Versailles ~ A Capsule Book Review

Versailles

Versailles: A Biography of a Palace ~ A Capsule Book Review by Allen Kopp 

The Palace of Versailles is possibly the most famous structure of its kind in the world. Situated about twelve miles outside of Paris, it was built in the 1680s by Louis XIV. For the next roughly hundred years it served as the seat of French government and home for the royal families and royal courts under three kings: Louis XIV, Louis XV and Louis XVI. Versailles: A Biography of a Palace, by Tony Spawforth, is a history of the Palace of Versailles, a history of the people who lived there, good and bad, the court intrigues, the adulterous affairs, the arrogance, the corruption, the extravagance and the bad press that eventually brought down the monarchy and replaced it with a republic. After Louis XVI and his queen, Marie Antoinette, were deposed and eventually guillotined in the 1790s, the Palace of Versailles came to represent tyranny and extravagance to the French people. There were calls for it to be demolished as a hated symbol of the repressive past, but it still stands today, a monument to what once was and never will be again.

Louis XIV, who built Versailles and made it what it would be for about the next hundred years, was a monarch down to his fingertips. He believed in the divine right of the French king, that the kind should live extravagantly and luxuriously. Up until the time of Louis XIV, the seat of French government had been the Louvre in Paris, but Louis wanted something different. He moved to the French countryside outside of Paris, to a little town known as Versailles. He destroyed three small villages to build what would become the sprawling palace that housed thousands of people at one time: courtiers and aristocrats, family of the king and queen, office holders, ministers and functionaries, appointees, cooks and lackeys, servants and attendants. Many of the people who lived in the palace were essentially leeches and served no real purpose, but were part of the elaborate system that comprised the king’s court.
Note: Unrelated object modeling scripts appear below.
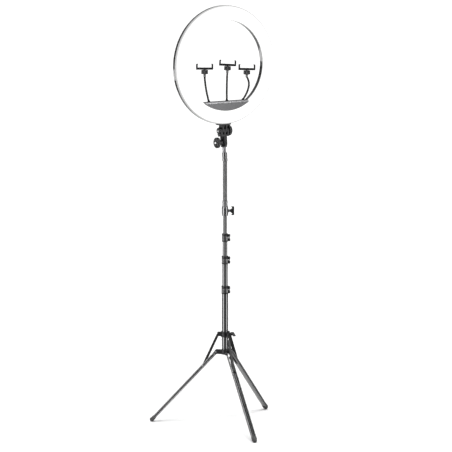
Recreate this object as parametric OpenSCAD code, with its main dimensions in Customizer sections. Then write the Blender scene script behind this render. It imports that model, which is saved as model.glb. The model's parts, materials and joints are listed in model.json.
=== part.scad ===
// Ring lamp on a folding light stand, with a gooseneck, a tilt head and three phone holders.
// +Z is up, the lamp faces -Y, and the origin is on the pole's axis at floor level.

/* [Ring lamp] */
// Outer diameter of the ring
ring_od = 480; // [470:1:490]
// Diameter of the opening inside the ring
ring_id = 362; // [356:1:368]
// Height of the ring's centre above the floor
ring_z = 1493; // [1491:1:1500]
// Distance from the pole's axis forward to the diffuser's face
ring_front = 6.5; // [5:0.5:9]
// Distance from the pole's axis back to the housing's back plate
ring_back = 16; // [15:0.5:18]
// Wall thickness of the moulded shells
shell_wall = 2.2; // [1.8:0.1:2.6]
// Depth of the control box behind the ring
control_depth = 24; // [22:1:30]
// Number of light-emitting diodes in each of the two rows
led_count = 72; // [36:12:96]

/* [Phone shelf] */
// Height of the shelf's top below the ring's centre
shelf_drop = 146; // [142:1:150]
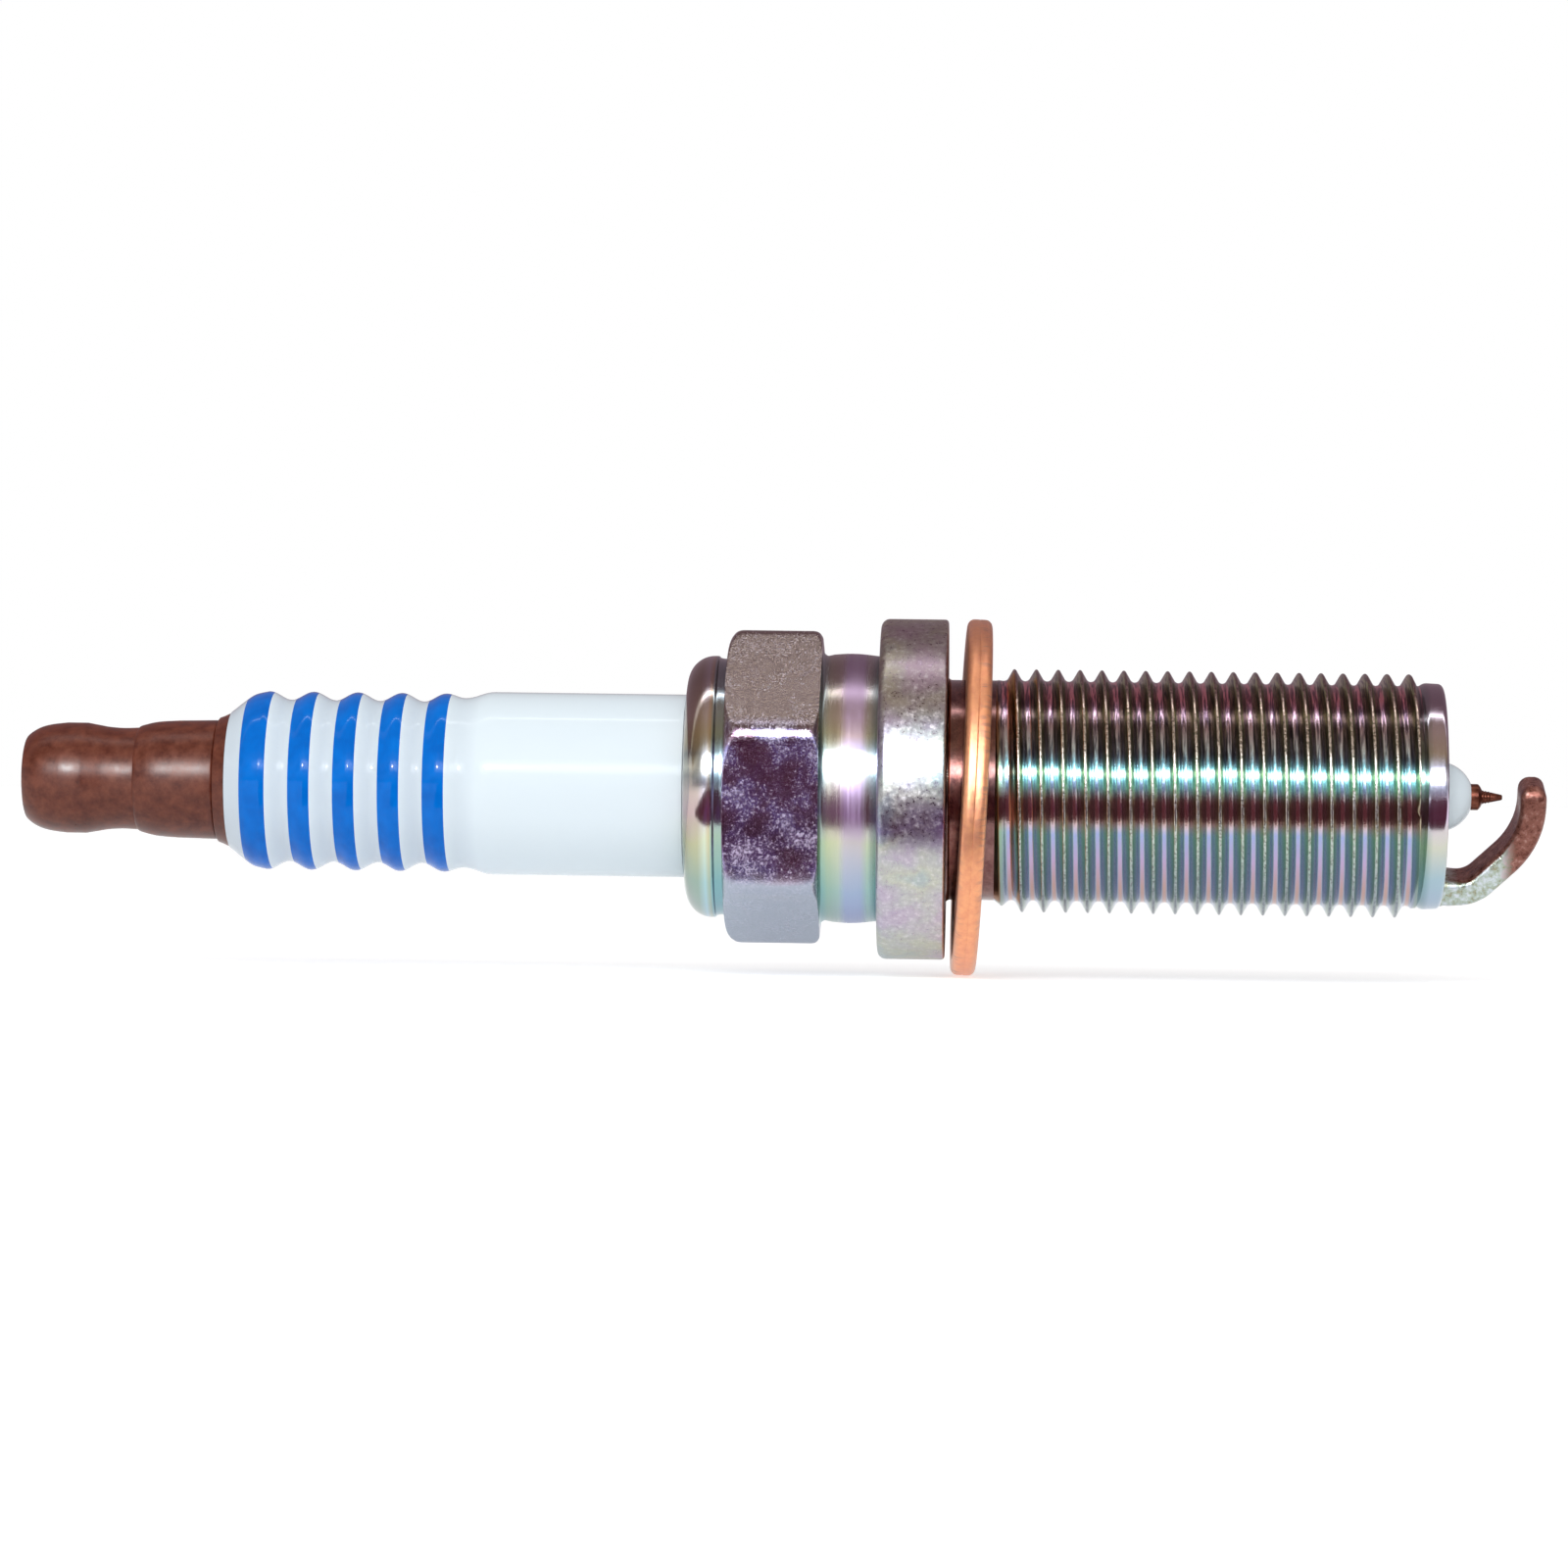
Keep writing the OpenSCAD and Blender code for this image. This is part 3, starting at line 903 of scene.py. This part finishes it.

After Louis XIV’s death, the reputation of the king and royalty in general began to deteriorate with the public and the press. Whereas Louis XIV was beloved and an inspiration to his people, Louis XV, his successor, was less punctilious in his kingly duties. He wasn’t so particular about his public image and openly engaged in adulterous affairs with many women, including the infamous Madame de Pompadour and Comtesse du Barry. He would flaunt his affairs of the heart to the world and didn’t seem to care about the ramifications. The image of the monarchy began to suffer.

Upon Louis XV’s death from smallpox in the year 1774, his grandson Louis XVI became king. Louis XVI resembled a pudgy schoolboy and wasn’t much interested in being king. He seemed feckless and completely bereft of the attributes necessary to run a great country. The worst thing that ever happened to him was being married off to an Austrian princess, who would later become known as Marie Antoinette. After her function of providing a male heir to the king was fulfilled, she indulged in her whims and mostly locked herself away from court functions and her role as queen. She wanted her own privacy and a good time and she didn’t care who knew it. She developed a terrible reputation with the public and in the press, which only became worse as her extravagances were revealed, and this while many “regular” people were starving because economic conditions were so bad in the country. Fairly or not, she came to represent the excesses of the monarchy at their worst. She and her husband, Louis XVI, were eventually beheaded in a cruel public spectacle. She was hated and reviled for years after her death but  remains a compelling figure to this day, around whom a cult of admiration has developed.

If you’ve ever visited the Palace of Versailles, as I have, Versailles: The Biography of a Palace will make compelling reading, but it will even if you haven’t been there. It’s a readable history for the “casual” historical reader, never dull or academic; full of anecdotes and the “small” moments that history is made of. If you are a fan of the 1938 MGM movie, Marie Antoinette, you can’t help imagining Robert Morley and Norma Shearer as Louis XVI and Marie Antoinette, and Tyrone Power as the queen’s would-be boyfriend, Count de Fersen, who remained sympathetic to the end. As Count de Fersen hears the cheers of the crowd as the queen is beheaded, tears fill his eyes and he looks off into the middle distance, filled for the moment with thoughts of what might have been.